** start of Recorded information **
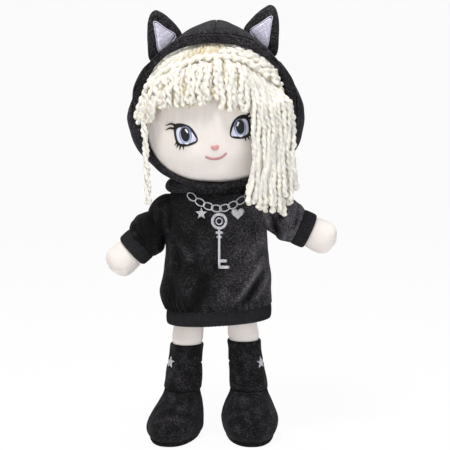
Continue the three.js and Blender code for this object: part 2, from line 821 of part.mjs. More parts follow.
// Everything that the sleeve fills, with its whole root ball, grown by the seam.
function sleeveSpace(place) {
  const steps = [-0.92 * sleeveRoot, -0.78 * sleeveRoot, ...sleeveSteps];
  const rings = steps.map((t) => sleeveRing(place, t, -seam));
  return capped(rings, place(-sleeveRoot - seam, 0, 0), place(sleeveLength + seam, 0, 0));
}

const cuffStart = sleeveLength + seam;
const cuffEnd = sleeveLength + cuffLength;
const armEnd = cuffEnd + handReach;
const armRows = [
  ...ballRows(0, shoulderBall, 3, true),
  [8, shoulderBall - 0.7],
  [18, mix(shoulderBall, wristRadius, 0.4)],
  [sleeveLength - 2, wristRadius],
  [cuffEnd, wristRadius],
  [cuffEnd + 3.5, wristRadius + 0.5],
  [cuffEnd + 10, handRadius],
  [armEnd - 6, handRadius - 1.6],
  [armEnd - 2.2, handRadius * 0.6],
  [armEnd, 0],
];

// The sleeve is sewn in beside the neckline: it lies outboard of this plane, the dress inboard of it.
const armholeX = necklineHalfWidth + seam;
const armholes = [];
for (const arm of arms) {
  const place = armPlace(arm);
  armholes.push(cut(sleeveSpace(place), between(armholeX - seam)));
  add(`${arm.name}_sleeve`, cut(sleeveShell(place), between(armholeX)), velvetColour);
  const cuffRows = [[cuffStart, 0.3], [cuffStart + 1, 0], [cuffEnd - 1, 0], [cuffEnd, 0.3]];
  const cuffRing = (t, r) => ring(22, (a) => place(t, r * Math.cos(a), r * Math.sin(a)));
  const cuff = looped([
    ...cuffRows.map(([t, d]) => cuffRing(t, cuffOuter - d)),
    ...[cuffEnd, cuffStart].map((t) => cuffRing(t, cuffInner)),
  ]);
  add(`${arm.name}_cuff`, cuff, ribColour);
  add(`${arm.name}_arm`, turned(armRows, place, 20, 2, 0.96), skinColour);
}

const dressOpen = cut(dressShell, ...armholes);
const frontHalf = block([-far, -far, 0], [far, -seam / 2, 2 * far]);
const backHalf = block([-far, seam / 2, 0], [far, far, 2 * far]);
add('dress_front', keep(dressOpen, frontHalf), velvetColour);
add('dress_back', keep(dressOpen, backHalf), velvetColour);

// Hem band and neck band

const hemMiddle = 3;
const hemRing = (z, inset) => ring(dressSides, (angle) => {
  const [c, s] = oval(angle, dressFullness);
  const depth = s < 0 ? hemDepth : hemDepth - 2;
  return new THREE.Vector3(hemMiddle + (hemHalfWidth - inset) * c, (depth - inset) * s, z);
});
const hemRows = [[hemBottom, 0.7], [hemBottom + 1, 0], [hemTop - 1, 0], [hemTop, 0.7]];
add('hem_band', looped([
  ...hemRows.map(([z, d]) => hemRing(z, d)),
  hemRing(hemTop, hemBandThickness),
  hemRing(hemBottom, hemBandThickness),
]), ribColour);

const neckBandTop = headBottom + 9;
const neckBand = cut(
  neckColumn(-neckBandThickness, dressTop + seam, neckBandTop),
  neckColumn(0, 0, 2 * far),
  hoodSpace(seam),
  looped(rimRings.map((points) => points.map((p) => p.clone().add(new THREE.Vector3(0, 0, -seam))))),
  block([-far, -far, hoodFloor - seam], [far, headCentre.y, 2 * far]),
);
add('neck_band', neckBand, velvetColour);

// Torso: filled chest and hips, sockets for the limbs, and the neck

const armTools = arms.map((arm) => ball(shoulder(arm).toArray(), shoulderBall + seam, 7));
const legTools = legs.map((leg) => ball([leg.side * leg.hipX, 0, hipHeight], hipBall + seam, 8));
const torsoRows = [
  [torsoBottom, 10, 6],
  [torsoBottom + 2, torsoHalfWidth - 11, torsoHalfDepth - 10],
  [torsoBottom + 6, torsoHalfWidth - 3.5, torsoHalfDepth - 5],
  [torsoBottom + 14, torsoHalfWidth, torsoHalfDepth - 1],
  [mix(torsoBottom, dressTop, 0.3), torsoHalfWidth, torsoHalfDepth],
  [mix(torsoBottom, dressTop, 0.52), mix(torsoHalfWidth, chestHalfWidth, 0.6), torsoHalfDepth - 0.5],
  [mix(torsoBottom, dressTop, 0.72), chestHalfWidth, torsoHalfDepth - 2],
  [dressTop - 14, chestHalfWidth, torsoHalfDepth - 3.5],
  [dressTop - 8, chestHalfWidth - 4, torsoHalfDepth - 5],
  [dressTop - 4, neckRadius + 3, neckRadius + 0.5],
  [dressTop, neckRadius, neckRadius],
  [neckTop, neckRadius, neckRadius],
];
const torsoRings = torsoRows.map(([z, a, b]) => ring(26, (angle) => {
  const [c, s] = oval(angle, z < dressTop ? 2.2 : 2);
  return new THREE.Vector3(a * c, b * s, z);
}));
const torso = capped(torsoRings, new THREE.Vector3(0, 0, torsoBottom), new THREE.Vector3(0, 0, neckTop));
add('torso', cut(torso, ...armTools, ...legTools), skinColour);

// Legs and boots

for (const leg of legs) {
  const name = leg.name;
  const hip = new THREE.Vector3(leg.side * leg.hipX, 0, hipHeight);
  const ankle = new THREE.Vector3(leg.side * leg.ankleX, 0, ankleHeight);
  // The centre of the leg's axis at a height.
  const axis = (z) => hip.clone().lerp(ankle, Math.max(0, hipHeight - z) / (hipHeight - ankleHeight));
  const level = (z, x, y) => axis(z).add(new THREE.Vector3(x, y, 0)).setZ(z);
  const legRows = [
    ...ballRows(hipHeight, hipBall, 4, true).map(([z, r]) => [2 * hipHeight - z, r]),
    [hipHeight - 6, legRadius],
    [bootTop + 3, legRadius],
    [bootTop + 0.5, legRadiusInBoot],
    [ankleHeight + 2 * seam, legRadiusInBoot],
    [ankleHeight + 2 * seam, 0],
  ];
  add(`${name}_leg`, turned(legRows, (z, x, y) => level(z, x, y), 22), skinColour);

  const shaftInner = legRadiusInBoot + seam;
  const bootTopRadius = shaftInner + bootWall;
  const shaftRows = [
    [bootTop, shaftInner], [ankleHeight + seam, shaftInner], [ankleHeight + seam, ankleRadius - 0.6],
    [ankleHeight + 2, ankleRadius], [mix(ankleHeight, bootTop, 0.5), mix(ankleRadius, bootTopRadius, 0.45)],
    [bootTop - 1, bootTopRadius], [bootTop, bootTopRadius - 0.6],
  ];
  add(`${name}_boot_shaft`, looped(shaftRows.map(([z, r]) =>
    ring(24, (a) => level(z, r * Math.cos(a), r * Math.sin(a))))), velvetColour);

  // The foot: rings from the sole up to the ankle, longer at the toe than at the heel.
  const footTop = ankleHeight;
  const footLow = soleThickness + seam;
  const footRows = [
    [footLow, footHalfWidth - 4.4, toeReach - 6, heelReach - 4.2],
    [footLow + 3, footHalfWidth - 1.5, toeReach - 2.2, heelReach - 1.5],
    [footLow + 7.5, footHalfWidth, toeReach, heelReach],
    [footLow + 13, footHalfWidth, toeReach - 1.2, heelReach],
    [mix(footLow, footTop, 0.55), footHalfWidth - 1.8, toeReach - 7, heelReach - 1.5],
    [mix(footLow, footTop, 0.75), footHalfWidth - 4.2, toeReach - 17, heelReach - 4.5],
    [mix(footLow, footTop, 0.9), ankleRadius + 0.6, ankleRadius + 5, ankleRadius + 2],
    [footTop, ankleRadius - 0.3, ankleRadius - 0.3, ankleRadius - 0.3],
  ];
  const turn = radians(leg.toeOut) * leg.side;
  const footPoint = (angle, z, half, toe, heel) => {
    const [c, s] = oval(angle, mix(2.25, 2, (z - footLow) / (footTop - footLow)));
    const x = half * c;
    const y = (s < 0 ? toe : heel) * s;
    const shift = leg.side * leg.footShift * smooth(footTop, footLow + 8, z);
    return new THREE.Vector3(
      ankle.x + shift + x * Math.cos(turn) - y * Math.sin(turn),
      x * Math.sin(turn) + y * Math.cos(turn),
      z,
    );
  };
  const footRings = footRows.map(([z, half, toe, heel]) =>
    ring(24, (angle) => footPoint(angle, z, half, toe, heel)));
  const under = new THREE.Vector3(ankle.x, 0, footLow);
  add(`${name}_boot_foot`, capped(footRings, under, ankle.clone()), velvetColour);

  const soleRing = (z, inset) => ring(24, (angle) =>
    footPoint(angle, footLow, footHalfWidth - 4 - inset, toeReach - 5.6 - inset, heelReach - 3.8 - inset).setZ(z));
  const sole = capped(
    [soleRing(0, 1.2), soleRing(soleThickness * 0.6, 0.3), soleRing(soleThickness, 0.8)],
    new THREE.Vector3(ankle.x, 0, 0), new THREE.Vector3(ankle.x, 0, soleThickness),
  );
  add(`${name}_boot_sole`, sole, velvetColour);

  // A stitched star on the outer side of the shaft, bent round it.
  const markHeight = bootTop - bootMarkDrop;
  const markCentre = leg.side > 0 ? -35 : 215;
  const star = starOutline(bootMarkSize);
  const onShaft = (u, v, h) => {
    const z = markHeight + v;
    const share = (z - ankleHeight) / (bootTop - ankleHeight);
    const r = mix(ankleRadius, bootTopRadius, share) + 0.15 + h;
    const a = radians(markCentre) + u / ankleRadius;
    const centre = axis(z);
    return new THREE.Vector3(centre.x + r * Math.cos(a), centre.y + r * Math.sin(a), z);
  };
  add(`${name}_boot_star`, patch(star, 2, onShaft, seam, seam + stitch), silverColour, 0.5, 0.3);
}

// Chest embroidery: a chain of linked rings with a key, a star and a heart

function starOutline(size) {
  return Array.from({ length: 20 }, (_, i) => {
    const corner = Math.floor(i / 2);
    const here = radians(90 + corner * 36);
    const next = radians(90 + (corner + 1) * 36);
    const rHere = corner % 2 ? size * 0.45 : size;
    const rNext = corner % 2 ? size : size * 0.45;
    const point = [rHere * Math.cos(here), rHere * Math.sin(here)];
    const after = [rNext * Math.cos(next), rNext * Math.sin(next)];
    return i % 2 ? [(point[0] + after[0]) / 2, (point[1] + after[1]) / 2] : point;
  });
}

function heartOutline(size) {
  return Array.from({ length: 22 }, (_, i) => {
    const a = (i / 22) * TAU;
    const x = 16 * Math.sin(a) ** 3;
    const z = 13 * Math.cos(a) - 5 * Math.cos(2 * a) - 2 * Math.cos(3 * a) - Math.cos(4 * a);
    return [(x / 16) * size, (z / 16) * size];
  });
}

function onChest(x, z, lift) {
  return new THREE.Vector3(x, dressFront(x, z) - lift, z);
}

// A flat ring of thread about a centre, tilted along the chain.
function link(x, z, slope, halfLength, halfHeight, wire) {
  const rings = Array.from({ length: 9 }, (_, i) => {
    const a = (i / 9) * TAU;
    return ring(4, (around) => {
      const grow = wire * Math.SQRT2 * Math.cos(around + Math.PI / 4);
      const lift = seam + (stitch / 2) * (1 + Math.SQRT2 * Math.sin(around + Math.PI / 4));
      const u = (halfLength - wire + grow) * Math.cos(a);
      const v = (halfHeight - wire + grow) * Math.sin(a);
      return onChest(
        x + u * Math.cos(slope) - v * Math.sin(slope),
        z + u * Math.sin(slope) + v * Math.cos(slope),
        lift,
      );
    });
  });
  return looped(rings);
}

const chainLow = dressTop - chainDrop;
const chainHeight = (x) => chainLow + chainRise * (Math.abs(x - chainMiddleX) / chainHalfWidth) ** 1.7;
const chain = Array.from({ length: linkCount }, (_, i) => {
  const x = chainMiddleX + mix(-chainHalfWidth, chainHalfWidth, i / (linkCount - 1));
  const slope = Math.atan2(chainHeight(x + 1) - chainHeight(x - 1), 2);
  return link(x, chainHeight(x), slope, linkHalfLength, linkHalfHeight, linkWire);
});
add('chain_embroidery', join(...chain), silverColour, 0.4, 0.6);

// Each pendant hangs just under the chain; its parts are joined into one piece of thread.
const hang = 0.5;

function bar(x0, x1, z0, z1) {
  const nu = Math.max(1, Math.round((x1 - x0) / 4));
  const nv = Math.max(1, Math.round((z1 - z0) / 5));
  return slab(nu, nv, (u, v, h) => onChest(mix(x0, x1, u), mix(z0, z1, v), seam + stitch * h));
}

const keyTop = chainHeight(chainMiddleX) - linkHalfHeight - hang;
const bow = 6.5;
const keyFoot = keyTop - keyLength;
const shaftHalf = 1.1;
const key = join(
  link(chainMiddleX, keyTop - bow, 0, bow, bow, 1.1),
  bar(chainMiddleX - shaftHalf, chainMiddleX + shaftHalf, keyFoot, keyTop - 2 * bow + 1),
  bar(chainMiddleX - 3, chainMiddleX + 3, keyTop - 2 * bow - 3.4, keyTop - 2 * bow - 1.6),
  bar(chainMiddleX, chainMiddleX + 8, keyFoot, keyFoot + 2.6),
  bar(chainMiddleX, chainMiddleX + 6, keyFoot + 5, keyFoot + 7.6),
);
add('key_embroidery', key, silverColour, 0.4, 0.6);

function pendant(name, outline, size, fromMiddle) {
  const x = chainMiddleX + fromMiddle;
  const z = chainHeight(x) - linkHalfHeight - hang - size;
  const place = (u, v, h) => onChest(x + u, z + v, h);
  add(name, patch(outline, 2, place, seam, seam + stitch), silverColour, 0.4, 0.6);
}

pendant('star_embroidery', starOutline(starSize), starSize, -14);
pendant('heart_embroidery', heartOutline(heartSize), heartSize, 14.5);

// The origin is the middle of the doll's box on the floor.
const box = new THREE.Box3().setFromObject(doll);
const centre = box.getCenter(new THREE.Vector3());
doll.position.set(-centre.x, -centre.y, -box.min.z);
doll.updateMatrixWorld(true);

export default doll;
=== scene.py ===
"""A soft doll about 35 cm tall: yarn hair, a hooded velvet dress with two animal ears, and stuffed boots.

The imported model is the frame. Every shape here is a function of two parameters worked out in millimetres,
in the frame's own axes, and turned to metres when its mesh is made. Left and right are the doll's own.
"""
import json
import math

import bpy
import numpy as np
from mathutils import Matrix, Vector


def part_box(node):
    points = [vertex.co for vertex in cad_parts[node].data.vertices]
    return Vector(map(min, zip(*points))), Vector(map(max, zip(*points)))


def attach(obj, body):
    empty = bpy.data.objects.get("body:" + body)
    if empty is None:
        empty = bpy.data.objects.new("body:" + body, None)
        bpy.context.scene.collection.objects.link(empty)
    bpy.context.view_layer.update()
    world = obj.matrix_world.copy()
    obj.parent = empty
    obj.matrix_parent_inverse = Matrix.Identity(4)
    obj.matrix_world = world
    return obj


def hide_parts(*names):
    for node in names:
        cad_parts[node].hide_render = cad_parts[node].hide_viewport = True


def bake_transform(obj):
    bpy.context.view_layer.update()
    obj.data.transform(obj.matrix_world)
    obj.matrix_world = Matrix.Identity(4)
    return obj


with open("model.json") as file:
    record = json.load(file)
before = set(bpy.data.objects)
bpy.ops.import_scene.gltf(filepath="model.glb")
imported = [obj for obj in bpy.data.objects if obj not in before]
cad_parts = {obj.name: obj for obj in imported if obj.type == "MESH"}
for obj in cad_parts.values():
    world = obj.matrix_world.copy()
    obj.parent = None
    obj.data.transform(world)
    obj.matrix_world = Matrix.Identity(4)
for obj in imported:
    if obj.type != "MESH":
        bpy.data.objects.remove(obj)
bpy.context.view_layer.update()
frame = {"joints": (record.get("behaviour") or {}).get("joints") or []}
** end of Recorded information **
** start of Recorded information **
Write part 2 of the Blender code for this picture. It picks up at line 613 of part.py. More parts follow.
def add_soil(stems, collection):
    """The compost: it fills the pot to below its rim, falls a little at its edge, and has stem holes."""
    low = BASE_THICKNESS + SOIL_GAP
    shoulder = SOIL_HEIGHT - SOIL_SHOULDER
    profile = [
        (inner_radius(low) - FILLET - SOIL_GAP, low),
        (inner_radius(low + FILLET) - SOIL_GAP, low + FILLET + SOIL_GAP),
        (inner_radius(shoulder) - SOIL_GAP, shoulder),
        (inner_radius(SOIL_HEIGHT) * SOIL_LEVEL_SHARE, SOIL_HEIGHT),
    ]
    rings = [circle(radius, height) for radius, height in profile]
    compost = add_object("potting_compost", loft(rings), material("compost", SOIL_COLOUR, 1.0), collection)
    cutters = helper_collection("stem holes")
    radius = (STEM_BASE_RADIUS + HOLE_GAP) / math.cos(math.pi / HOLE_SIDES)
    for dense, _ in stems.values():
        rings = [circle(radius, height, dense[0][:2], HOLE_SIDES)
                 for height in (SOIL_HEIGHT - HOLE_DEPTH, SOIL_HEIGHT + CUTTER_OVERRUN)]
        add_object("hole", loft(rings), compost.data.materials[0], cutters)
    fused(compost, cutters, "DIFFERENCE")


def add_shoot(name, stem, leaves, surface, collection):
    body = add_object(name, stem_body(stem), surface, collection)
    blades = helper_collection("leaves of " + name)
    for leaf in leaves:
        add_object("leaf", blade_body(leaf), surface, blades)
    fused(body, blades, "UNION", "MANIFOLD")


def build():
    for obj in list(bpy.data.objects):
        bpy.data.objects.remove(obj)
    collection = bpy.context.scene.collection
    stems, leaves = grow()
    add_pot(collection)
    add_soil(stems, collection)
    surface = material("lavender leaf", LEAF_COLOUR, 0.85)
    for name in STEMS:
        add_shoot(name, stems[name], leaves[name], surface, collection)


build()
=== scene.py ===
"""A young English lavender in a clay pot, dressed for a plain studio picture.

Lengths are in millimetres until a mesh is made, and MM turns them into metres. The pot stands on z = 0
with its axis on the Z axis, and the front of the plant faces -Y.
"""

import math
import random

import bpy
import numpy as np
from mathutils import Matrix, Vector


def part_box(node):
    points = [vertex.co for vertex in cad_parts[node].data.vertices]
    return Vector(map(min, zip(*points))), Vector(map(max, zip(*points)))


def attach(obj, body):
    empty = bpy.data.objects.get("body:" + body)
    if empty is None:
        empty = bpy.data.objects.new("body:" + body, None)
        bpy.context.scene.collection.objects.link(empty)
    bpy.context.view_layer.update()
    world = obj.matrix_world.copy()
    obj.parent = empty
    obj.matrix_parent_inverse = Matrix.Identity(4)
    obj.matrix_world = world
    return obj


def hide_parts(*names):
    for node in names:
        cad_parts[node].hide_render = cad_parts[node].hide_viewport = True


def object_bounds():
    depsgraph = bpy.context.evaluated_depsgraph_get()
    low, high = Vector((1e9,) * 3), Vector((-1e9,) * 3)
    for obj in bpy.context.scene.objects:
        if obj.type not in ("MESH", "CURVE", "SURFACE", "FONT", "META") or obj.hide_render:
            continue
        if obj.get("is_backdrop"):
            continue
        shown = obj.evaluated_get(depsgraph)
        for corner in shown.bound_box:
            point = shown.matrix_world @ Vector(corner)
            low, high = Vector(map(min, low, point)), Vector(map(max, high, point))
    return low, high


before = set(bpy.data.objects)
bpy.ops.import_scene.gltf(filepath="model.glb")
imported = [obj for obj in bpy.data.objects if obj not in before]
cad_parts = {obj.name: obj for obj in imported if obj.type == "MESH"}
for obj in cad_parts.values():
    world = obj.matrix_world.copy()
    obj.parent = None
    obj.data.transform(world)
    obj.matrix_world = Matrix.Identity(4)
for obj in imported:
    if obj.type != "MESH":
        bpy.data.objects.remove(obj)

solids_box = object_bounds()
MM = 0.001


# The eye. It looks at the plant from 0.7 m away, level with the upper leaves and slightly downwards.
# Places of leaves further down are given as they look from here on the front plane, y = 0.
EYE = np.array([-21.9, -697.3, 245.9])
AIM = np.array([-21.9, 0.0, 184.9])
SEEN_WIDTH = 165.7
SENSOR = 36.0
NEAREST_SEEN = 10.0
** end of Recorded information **
• **Your goal**: Give again, word for word, every line of the listing above from the one with "collection = bpy.context.scene.collection" to the one with "low, high = Vector((1e9,)", both inclusive, and nothing beyond them.

• **Response below**:
    collection = bpy.context.scene.collection
    stems, leaves = grow()
    add_pot(collection)
    add_soil(stems, collection)
    surface = material("lavender leaf", LEAF_COLOUR, 0.85)
    for name in STEMS:
        add_shoot(name, stems[name], leaves[name], surface, collection)


build()
=== scene.py ===
"""A young English lavender in a clay pot, dressed for a plain studio picture.

Lengths are in millimetres until a mesh is made, and MM turns them into metres. The pot stands on z = 0
with its axis on the Z axis, and the front of the plant faces -Y.
"""

import math
import random

import bpy
import numpy as np
from mathutils import Matrix, Vector


def part_box(node):
    points = [vertex.co for vertex in cad_parts[node].data.vertices]
    return Vector(map(min, zip(*points))), Vector(map(max, zip(*points)))


def attach(obj, body):
    empty = bpy.data.objects.get("body:" + body)
    if empty is None:
        empty = bpy.data.objects.new("body:" + body, None)
        bpy.context.scene.collection.objects.link(empty)
    bpy.context.view_layer.update()
    world = obj.matrix_world.copy()
    obj.parent = empty
    obj.matrix_parent_inverse = Matrix.Identity(4)
    obj.matrix_world = world
    return obj


def hide_parts(*names):
    for node in names:
        cad_parts[node].hide_render = cad_parts[node].hide_viewport = True


def object_bounds():
    depsgraph = bpy.context.evaluated_depsgraph_get()
    low, high = Vector((1e9,) * 3), Vector((-1e9,) * 3)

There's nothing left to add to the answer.